Categorized | Environment, Featured

Hawaii Wildlife Center celebrates grand opening

(Hawaii 24/7 photo by Karin Stanton)

Karin Stanton | Hawaii 24/7 Editor

The Hawaii Wildlife Center is officially open for business, although the bird rescue facility in Kapaau still needs equipment and supplies before it will be fully operational.

Saturday’s grand opening came after years of planning, fundraising and one simple exchange of emails.

CEO and founder Linda Elliott said she feels a sense of accomplishment, but knows the work really has just begun.

“There is an incredible satisfaction. My happy meter is beyond full today,” she said. “Now that we’re built, we need to get operational. I’d like to see use take in the first birds by the end of the year.”

The $3 million HWC is the only facility in Hawaii equipped for the emergency response and care of native birds and native Hawaiian bat. It consists of three units: wildlife care and emergency response; education pavilion; and interpretive courtyard.

Elliott and five staff members will provide medical/husbandry care for sick and injured wildlife for up to 200 birds at a time, and will be the only emergency first-response resource during natural and manmade disasters that may occur throughout the Hawaiian archipelago and around the Pacific.

In the event of massive disasters, HWC will be available to take in wildlife from around the globe.

The annual operating budget is projected at $360,000, with much of the funding coming from grants, donations, program fees and the HWC gift shop.

Elliott has a list of supplies still needed to get the center up and running – everything from $3 feeding bowls to $12,000 aviaries. Donations may be made through the center’s website.

The center has been a dream from Elliott for more than a decade, but construction did not begin until 2009 on more than 2 acres of land donated by Surety Kohala Corporation.

Linda Elliott greets guests at Saturday's grand opening. (Hawaii 24/7 photo by Karin Stanton)
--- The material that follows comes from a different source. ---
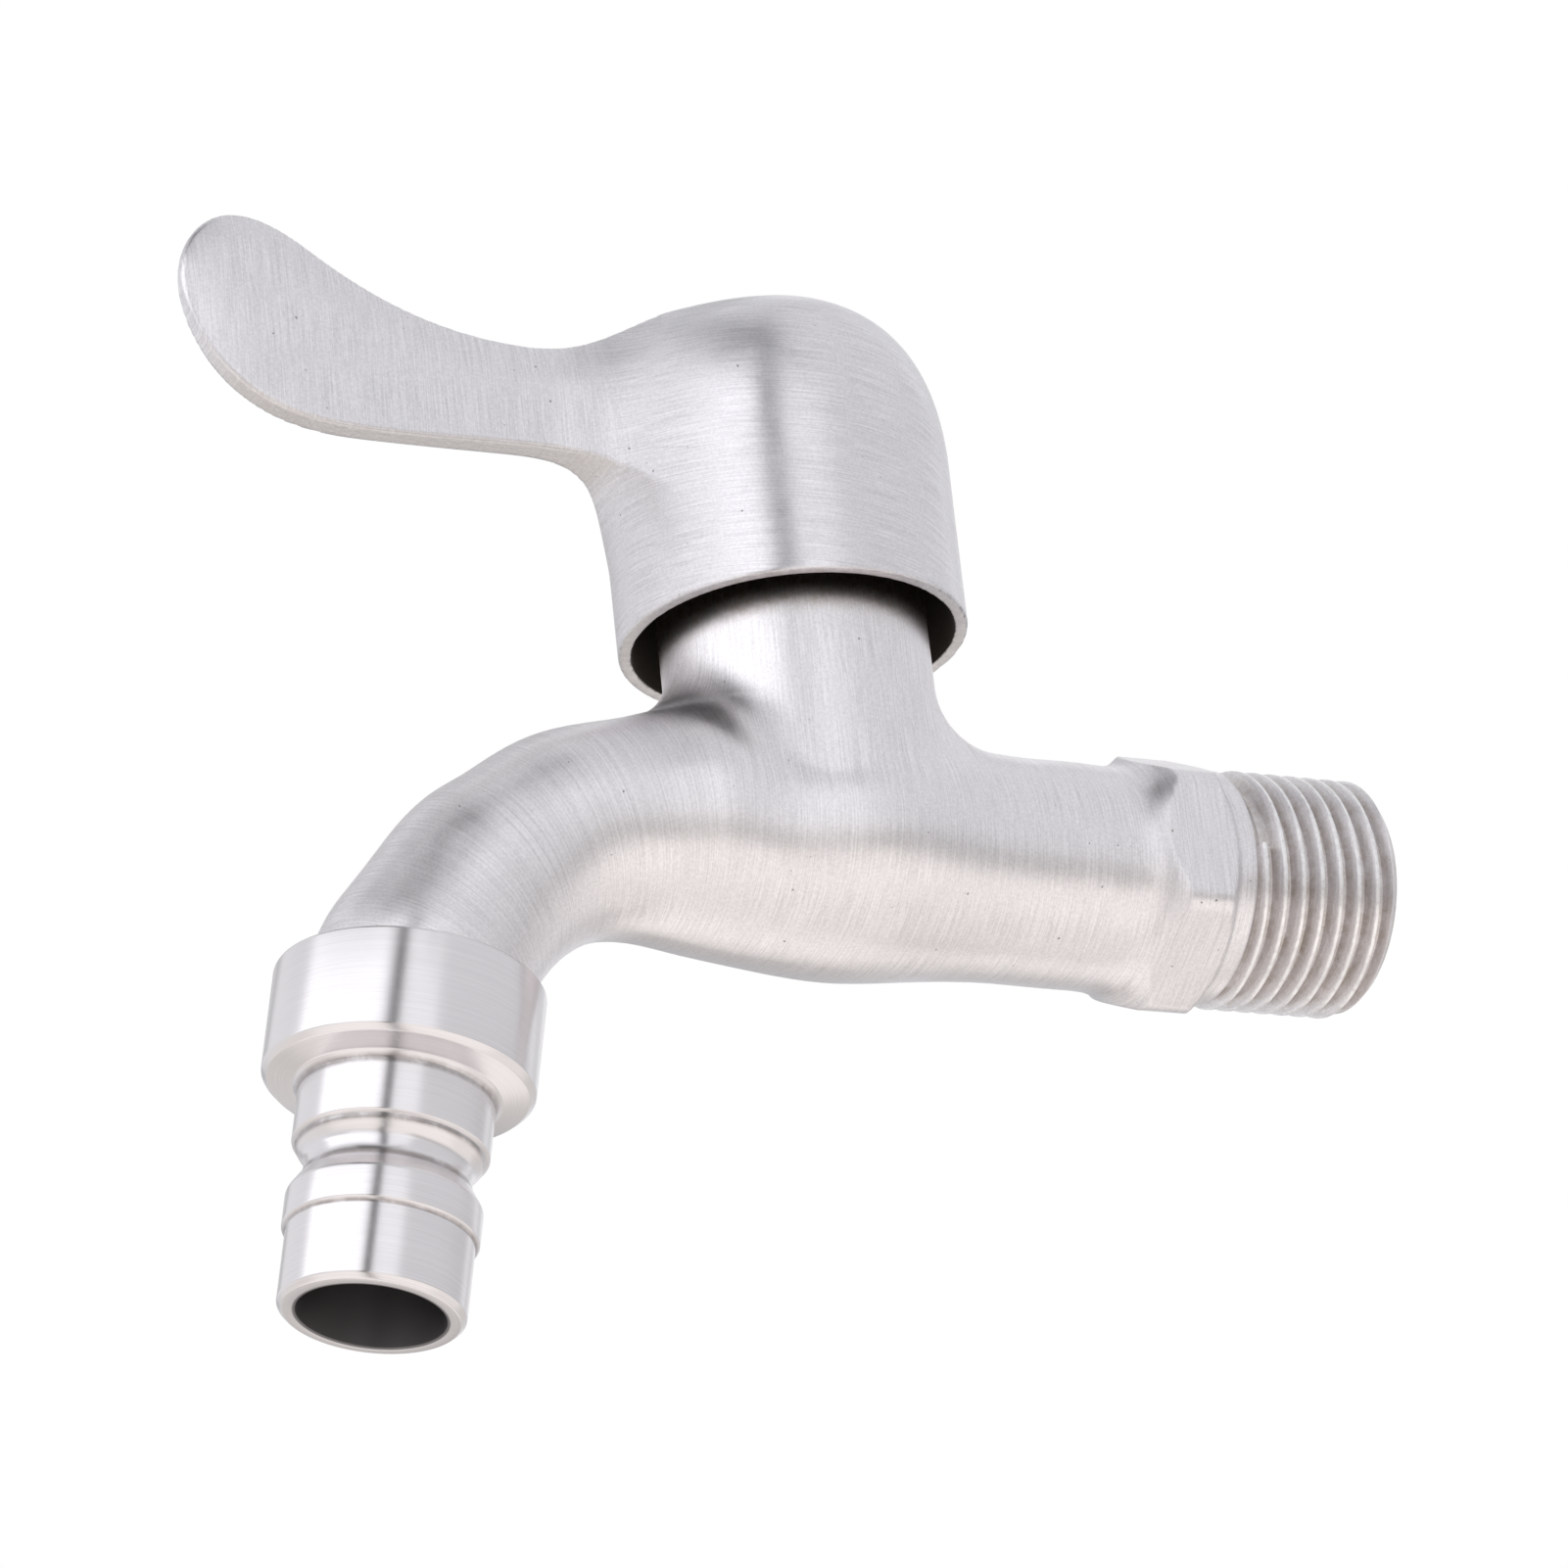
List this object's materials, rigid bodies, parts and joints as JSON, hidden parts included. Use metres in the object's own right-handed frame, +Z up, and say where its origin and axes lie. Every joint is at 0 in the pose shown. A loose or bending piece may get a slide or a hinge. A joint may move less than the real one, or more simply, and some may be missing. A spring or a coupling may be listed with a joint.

Funding came from grants and donations – financial, materials and even architectural.

That’s where the emails come in. Board member Paul Ryan said Elliott received an email about five years ago from Will Rule, who she did not know.

When Rule said he’d like to help out, Elliott asked what he did. Rule, whose parents were avid birders, said he was an architect based in Boston.

Elliott’s reply was short: Design me a building. Rule said OK and flew out to Hawaii within a month.

“Since then, he and his staff have donated 2,500 hours of their professional services and that’s just the beginning,” Ryan said. “He’s been absolutely dedicated to this project.”

Ryan also credits Elliott for her tireless work.

“I don’t think I’ve ever met a more inspirational visionary than Linda,” Ryan said. ” She is able to see the big picture as well as all the little details that are in front of her every day.”

As a board member, Ryan said he sees bigger role for the center than avian aid.

“I don’t actually think about the birds. That’s too modest an ambition,” he said. “Hawaii is known as the extinction capitol of the world, but it gets only 3 percent of the endangered species funding in the U.S. The center has the potential to raise awareness about our failure to save habitat. Hopefully, what you’ll see is a whole new level of conservation and protection.”

The center is adjacent to Kohala Middle School, which has adopted HWC as a pet project. Students have watched the center being built and pitched in where they could.

“That has been huge,” Elliott said. “It’s going to be great to make opportunities in science and conservation available to the students here now and in the future.”

Eighth-grader Gabrielle Bartolone was one of the students serving as hosts and tour guides for the 300 guests at Saturday’s grand opening.

“While they were building it, it was usually loud,” she said. “But today on a scale of 1 to 10 is an 11. It’s so great. See these plants right here, we helped plant them.”

Bartolone admitted she’s not a big bird lover, but is excited just the same.

“I wasn’t really interested in birds, but I’m really into sustainability and conservation and this has solar panels so that’s cool,” she said. “Of course I’m going to volunteer. I live close within walking distance so I’m going to be here pretty much all the time.”